REPUBLIKA.CO.ID, JAKARTA -- Politikus PDI Perjuangan Aria Bima mengatakan bahwa partai berlambang banteng dengan moncong putih tersebut sudah terbiasa menghadapi polemik dan tahan uji.
"Saya tidak mau berandai-andai, dan hingga saat ini saya tidak percaya adanya perubahan UU Pemilu sebagai usaha Presiden Jokowi mengegolkan Gibran sebagai pendamping Prabowo," kata anggota Fraksi PDI Perjuangan DPR RI Aria Bima di Jakarta, Senin.
Aria Bima tidak percaya terkait dengan tuduhan Presiden Jokowi menggunakan Mahkamah Konstitusi (MK) mengubah aturan yang membuat anaknya bisa maju dalam Pilpres 2024.
"Itu sesuatu yang tidak mungkin dilakukan Presiden Jokowi," kata dia.
Ia tidak mau berandai karena adanya putusan Mahkamah Konstitusi (MK) membuat Gibran menjadi pendamping Prabowo Subianto mendaftar ke KPU sebagai bakal calon presiden dan wakil presiden.
"Saya tidak mau berandai Gibran jadi cawapres karena PDI Perjuangan telah memutuskan Ganjar Pranowo sebagai bakal calon presiden," kata dia.
Kalau itu memang terjadi, lanjut dia, PDI Perjuangan sudah terbiasa menghadapi persoalan dan akan membuat partai lebih solid.
"Dukung-mendukung akan membuat kehebohan di internal dan semua akan selesai dengan mekanisme yang ada di dalam partai," kata dia.
Sebelumnya, Mahkamah Konstitusi mengabulkan sebagian permohonan uji materi Undang-Undang Nomor 7 Tahun 2017 tentang Pemilihan Umum mengenai batas usia calon presiden dan calon wakil presiden berusia 40 tahun atau pernah berpengalaman sebagai kepala daerah.
"Mengabulkan permohonan pemohon untuk sebagian," ucap Ketua MK Anwar Usman dalam sidang pembacaan putusan/ketetapan di Gedung MK RI, Jakarta, Senin.

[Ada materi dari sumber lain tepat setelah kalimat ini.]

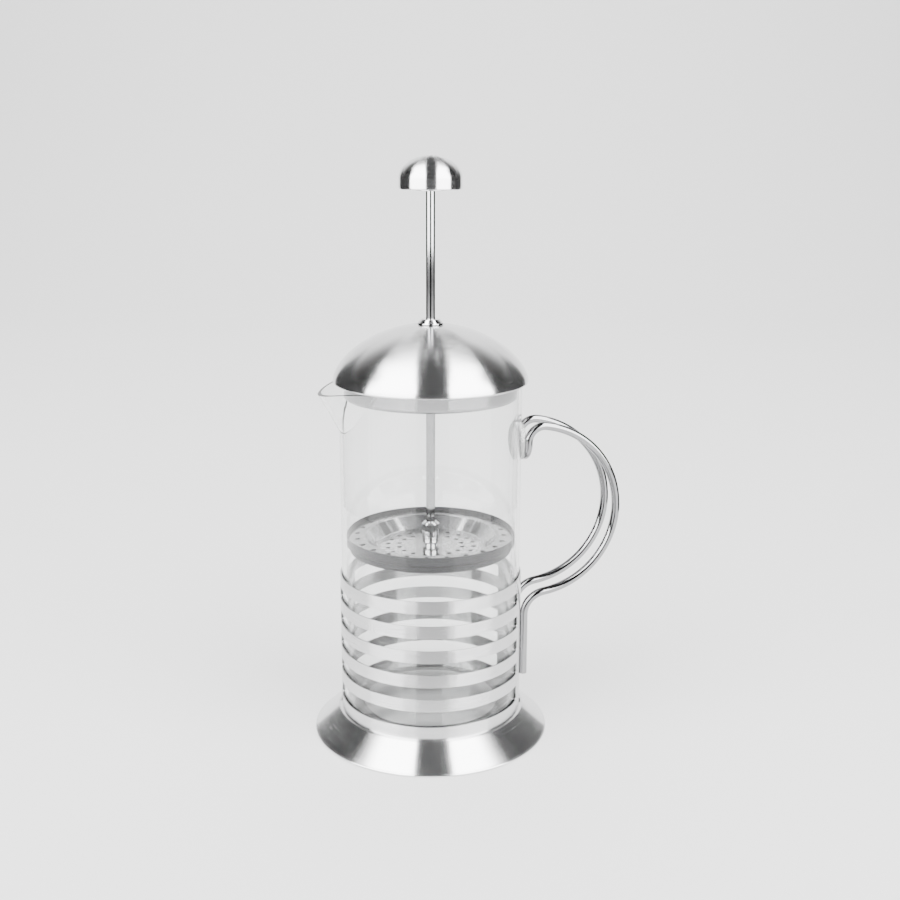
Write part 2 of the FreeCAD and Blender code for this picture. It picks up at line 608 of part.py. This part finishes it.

Mahkamah mengabulkan sebagian Perkara Nomor 90/PUU-XXI/2023 diajukan oleh perseorangan warga negara Indonesia (WNI) bernama Almas Tsaqibbirru Re A yang berasal dari Surakarta, Jawa Tengah.
Ia memohon syarat pencalonan capres dan cawapres menjadi berusia paling rendah 40 tahun atau berpengalaman sebagai kepala daerah, baik di tingkat provinsi maupun kabupaten/kota.